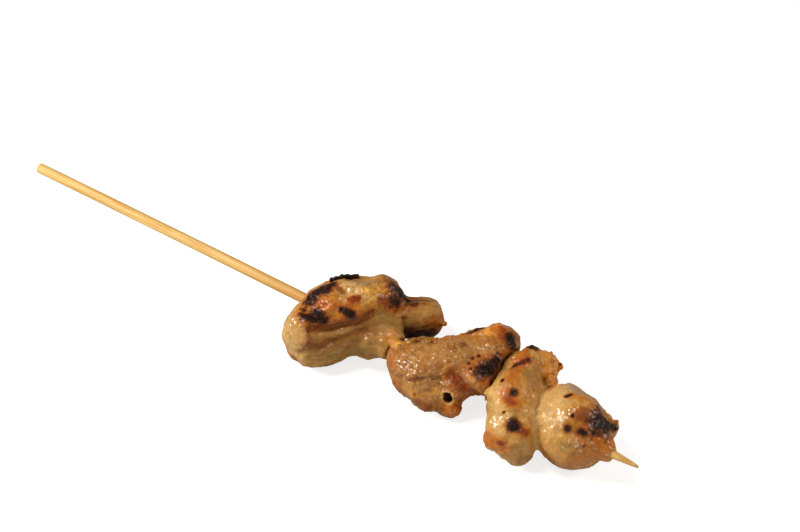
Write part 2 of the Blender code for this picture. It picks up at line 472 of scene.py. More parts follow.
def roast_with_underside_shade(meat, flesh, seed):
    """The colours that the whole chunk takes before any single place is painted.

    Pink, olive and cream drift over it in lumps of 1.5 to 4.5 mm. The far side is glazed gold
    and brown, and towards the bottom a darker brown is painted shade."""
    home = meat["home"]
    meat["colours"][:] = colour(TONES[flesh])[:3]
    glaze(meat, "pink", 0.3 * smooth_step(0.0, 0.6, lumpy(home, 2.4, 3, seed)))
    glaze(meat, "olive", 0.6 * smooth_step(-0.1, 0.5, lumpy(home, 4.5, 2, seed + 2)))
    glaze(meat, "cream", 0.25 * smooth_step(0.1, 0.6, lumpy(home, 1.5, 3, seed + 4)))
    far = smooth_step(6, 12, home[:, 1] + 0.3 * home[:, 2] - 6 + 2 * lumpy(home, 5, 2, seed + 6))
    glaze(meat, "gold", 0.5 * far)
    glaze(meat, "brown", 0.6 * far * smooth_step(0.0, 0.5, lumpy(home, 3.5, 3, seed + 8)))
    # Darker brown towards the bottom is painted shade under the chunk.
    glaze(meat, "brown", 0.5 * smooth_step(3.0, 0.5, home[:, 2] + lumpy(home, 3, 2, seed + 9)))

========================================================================

• Your objective: Return all of the data exactly as it reads.

• Response:
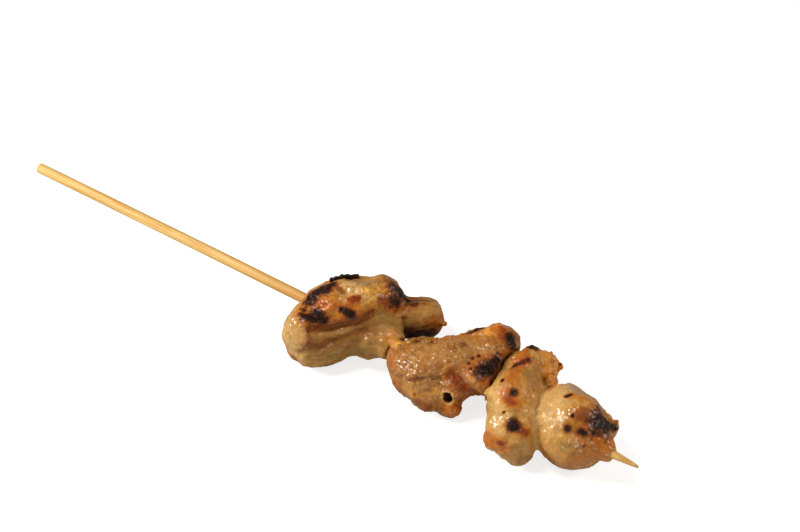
Write part 2 of the Blender code for this picture. It picks up at line 472 of scene.py. More parts follow.
def roast_with_underside_shade(meat, flesh, seed):
    """The colours that the whole chunk takes before any single place is painted.

    Pink, olive and cream drift over it in lumps of 1.5 to 4.5 mm. The far side is glazed gold
    and brown, and towards the bottom a darker brown is painted shade."""
    home = meat["home"]
    meat["colours"][:] = colour(TONES[flesh])[:3]
    glaze(meat, "pink", 0.3 * smooth_step(0.0, 0.6, lumpy(home, 2.4, 3, seed)))
    glaze(meat, "olive", 0.6 * smooth_step(-0.1, 0.5, lumpy(home, 4.5, 2, seed + 2)))
    glaze(meat, "cream", 0.25 * smooth_step(0.1, 0.6, lumpy(home, 1.5, 3, seed + 4)))
    far = smooth_step(6, 12, home[:, 1] + 0.3 * home[:, 2] - 6 + 2 * lumpy(home, 5, 2, seed + 6))
    glaze(meat, "gold", 0.5 * far)
    glaze(meat, "brown", 0.6 * far * smooth_step(0.0, 0.5, lumpy(home, 3.5, 3, seed + 8)))
    # Darker brown towards the bottom is painted shade under the chunk.
    glaze(meat, "brown", 0.5 * smooth_step(3.0, 0.5, home[:, 2] + lumpy(home, 3, 2, seed + 9)))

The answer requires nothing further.